» **What is expected**
Copy out all of the data exactly as it appears.

» **Material**
★ ★ ★ ★
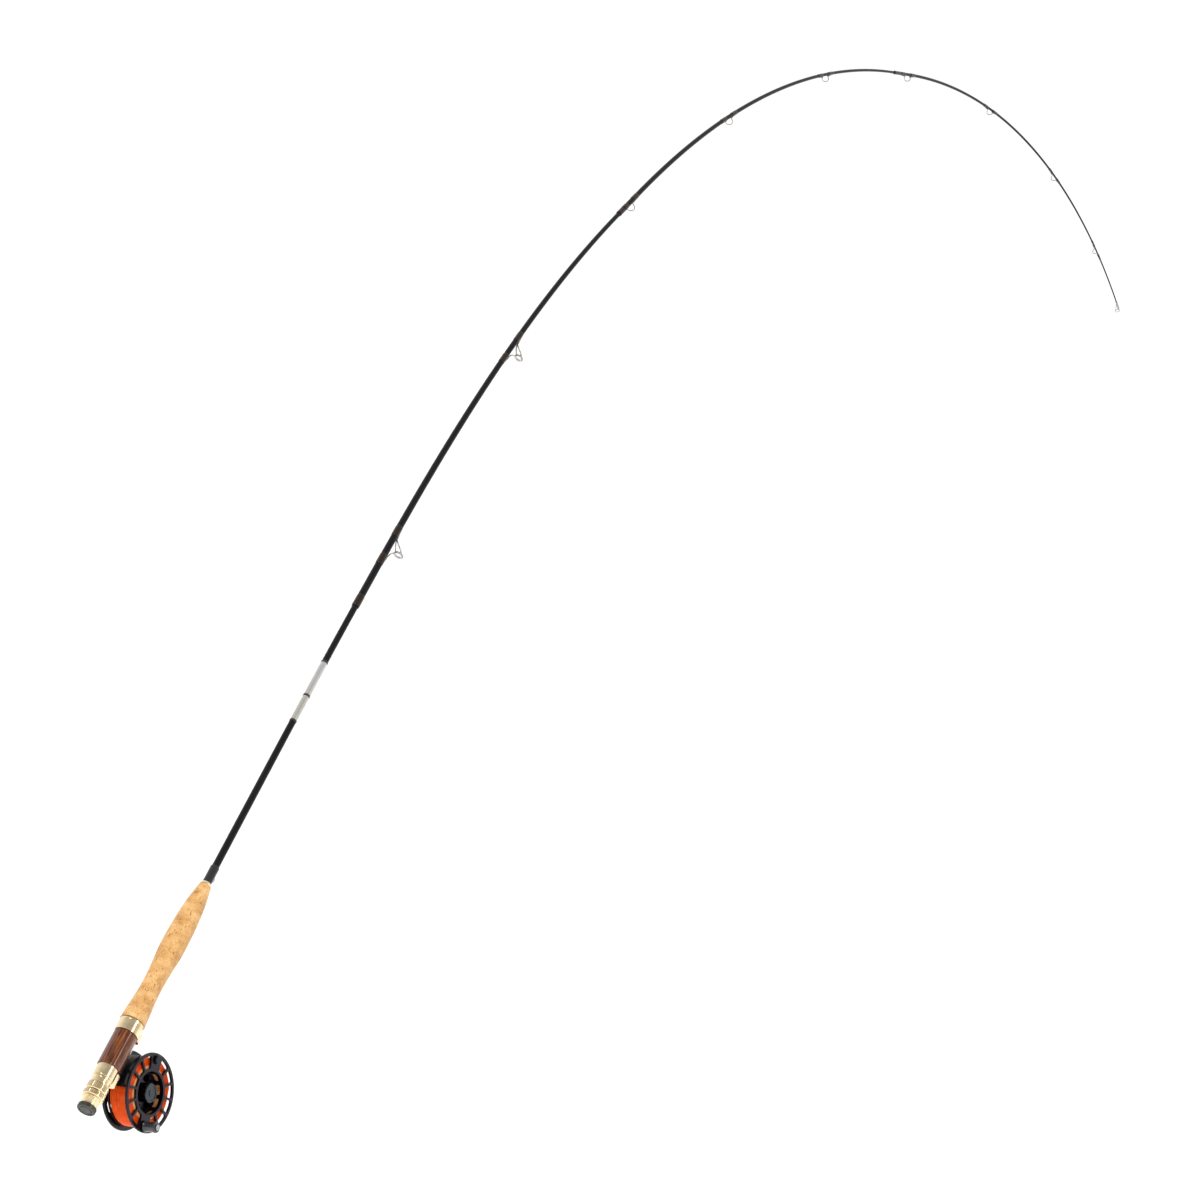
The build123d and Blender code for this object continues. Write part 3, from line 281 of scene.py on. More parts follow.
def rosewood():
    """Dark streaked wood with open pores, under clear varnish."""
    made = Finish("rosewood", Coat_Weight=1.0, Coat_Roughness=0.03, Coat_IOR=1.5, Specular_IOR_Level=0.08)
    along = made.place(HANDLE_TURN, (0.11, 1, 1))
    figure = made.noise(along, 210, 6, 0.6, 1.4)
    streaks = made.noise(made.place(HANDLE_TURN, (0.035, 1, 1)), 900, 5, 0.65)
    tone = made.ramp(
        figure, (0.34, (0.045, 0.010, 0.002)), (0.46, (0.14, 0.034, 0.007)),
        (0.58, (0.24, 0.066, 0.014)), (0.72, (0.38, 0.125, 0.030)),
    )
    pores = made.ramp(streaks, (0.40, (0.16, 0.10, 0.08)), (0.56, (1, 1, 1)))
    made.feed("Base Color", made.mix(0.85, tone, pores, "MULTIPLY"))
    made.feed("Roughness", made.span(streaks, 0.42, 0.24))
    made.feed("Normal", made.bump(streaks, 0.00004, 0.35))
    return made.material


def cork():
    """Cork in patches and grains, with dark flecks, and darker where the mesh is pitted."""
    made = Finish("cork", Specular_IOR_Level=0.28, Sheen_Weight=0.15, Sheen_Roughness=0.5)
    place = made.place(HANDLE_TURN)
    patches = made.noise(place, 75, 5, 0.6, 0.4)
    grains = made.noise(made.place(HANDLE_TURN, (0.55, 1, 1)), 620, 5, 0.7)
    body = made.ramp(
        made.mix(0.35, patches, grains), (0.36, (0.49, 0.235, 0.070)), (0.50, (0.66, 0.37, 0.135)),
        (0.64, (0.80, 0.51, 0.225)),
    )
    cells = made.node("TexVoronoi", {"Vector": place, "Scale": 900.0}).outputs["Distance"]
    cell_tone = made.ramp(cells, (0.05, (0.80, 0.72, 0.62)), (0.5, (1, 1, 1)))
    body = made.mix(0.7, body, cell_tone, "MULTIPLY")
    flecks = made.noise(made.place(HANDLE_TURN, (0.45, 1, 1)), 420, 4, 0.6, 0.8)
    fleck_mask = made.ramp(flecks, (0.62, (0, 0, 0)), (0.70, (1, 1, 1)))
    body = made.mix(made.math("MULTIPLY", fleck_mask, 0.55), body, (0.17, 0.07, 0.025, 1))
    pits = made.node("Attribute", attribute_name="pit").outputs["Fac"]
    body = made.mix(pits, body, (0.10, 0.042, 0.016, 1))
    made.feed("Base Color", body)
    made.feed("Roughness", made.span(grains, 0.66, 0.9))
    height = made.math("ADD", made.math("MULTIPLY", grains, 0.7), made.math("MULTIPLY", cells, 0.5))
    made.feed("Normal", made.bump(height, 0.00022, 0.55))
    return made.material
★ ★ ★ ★
» **The completed task**
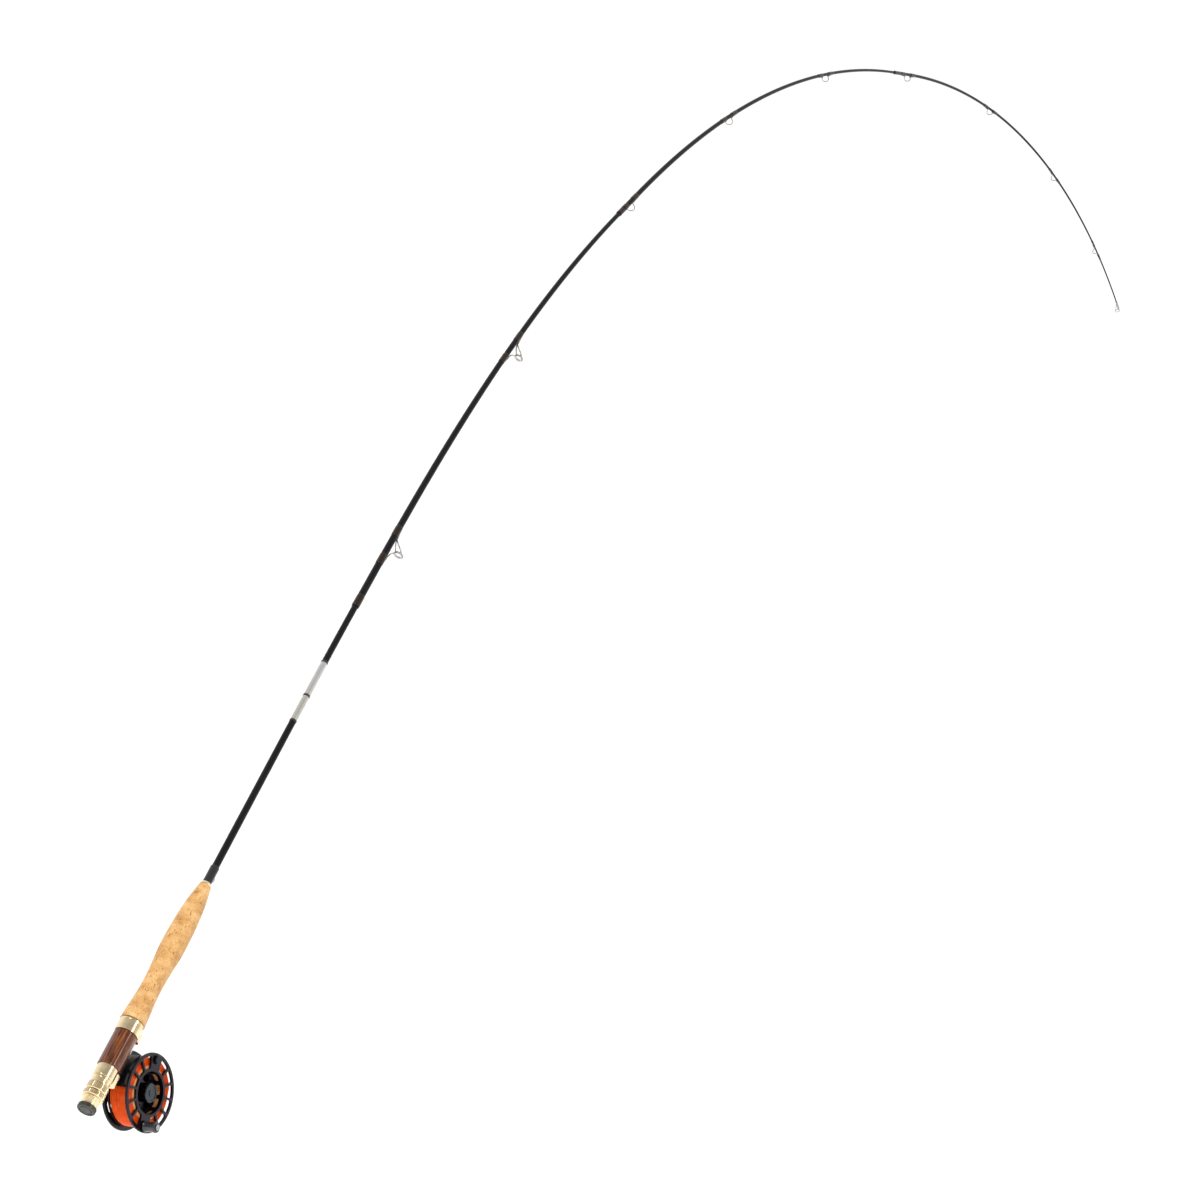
The build123d and Blender code for this object continues. Write part 3, from line 281 of scene.py on. More parts follow.
def rosewood():
    """Dark streaked wood with open pores, under clear varnish."""
    made = Finish("rosewood", Coat_Weight=1.0, Coat_Roughness=0.03, Coat_IOR=1.5, Specular_IOR_Level=0.08)
    along = made.place(HANDLE_TURN, (0.11, 1, 1))
    figure = made.noise(along, 210, 6, 0.6, 1.4)
    streaks = made.noise(made.place(HANDLE_TURN, (0.035, 1, 1)), 900, 5, 0.65)
    tone = made.ramp(
        figure, (0.34, (0.045, 0.010, 0.002)), (0.46, (0.14, 0.034, 0.007)),
        (0.58, (0.24, 0.066, 0.014)), (0.72, (0.38, 0.125, 0.030)),
    )
    pores = made.ramp(streaks, (0.40, (0.16, 0.10, 0.08)), (0.56, (1, 1, 1)))
    made.feed("Base Color", made.mix(0.85, tone, pores, "MULTIPLY"))
    made.feed("Roughness", made.span(streaks, 0.42, 0.24))
    made.feed("Normal", made.bump(streaks, 0.00004, 0.35))
    return made.material


def cork():
    """Cork in patches and grains, with dark flecks, and darker where the mesh is pitted."""
    made = Finish("cork", Specular_IOR_Level=0.28, Sheen_Weight=0.15, Sheen_Roughness=0.5)
    place = made.place(HANDLE_TURN)
    patches = made.noise(place, 75, 5, 0.6, 0.4)
    grains = made.noise(made.place(HANDLE_TURN, (0.55, 1, 1)), 620, 5, 0.7)
    body = made.ramp(
        made.mix(0.35, patches, grains), (0.36, (0.49, 0.235, 0.070)), (0.50, (0.66, 0.37, 0.135)),
        (0.64, (0.80, 0.51, 0.225)),
    )
    cells = made.node("TexVoronoi", {"Vector": place, "Scale": 900.0}).outputs["Distance"]
    cell_tone = made.ramp(cells, (0.05, (0.80, 0.72, 0.62)), (0.5, (1, 1, 1)))
    body = made.mix(0.7, body, cell_tone, "MULTIPLY")
    flecks = made.noise(made.place(HANDLE_TURN, (0.45, 1, 1)), 420, 4, 0.6, 0.8)
    fleck_mask = made.ramp(flecks, (0.62, (0, 0, 0)), (0.70, (1, 1, 1)))
    body = made.mix(made.math("MULTIPLY", fleck_mask, 0.55), body, (0.17, 0.07, 0.025, 1))
    pits = made.node("Attribute", attribute_name="pit").outputs["Fac"]
    body = made.mix(pits, body, (0.10, 0.042, 0.016, 1))
    made.feed("Base Color", body)
    made.feed("Roughness", made.span(grains, 0.66, 0.9))
    height = made.math("ADD", made.math("MULTIPLY", grains, 0.7), made.math("MULTIPLY", cells, 0.5))
    made.feed("Normal", made.bump(height, 0.00022, 0.55))
    return made.material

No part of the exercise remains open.